Trump is no fool. Amid the bluster he is overseeing the birth of a new world order of force.

Over the past week the world has witnessed the extraordinary spectacle of America’s intelligence agencies sitting the incoming president down to show him, in painstaking detail, how Russia tried to influence the US election. Then on the day that President Obama gave his final presidential speech – a soaring piece of oratory, heart-wrenching in its eloquence and its defence of Enlightenment values —unverified and salacious claims began circulating that Russia has personally compromising material about the president-elect, and that a report incorporating this material was shown to both Donald Trump and Obama during those intelligence briefings.

A summary of the report, which has, apparently, been with American intelligence agencies since the autumn, was first published by CNN. Then an hour later Buzzfeed took the controversial decision to publish the claims in full — including lurid allegations of Trump performing a graphic sex act — despite admitting that the unredacted source material was “unverified and potentially unverifiable”. The document, which was collated by a retired British spy for a client who backed a political opponent of Trump, alleges that the Kremlin was “cultivating, supporting and assisting” Trump for at least five years, and that the collected material could be used to blackmail him.

Trump’s team issued a full denial, denouncing the claims as fake news, and Trump himself released one of his signature Twitter storms against an intelligence community and media that he said was behaving like “Nazi Germany.” The Kremlin also issued a denial of the claims, stating that they were fabricated to damage US-Russia relations. A denial that Trump quoted as further proof of the flawed nature of the claims.

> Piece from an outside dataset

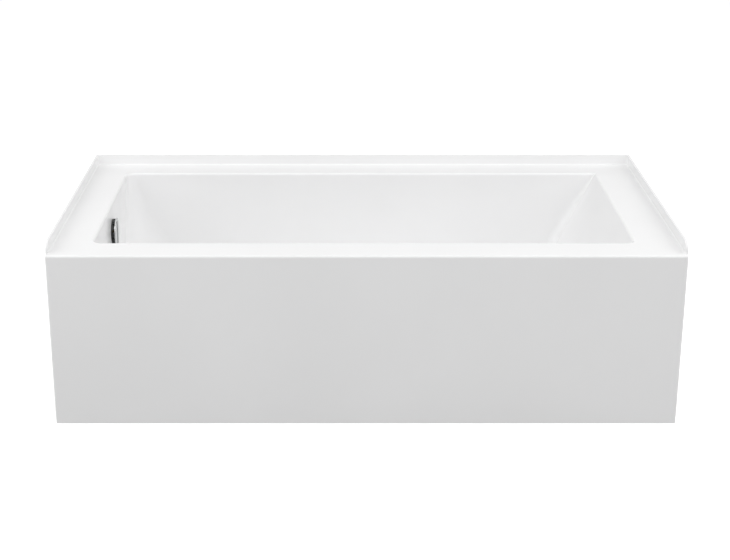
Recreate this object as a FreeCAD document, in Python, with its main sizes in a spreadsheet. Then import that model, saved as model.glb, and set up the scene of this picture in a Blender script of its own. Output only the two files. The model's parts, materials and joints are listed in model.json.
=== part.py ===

In a bombastic Wednesday morning press conference, on a podium bedecked with ten huge US flags, Trump’s spokesperson, Sean Spicer, attacked Buzzfeed as “a left-wing” media source and CNN as "sad and pathetic" and accused both news outlets of participating in a "political witch hunt.” Mike Pence denounced the attempt “to demean the president-elect.” And Trump himself argued that the report was “released by maybe the intelligence agencies, which would be a tremendous blot on their record if they did that.” At no time in modern American history has such a public fissure between the president and the intelligence services occurred.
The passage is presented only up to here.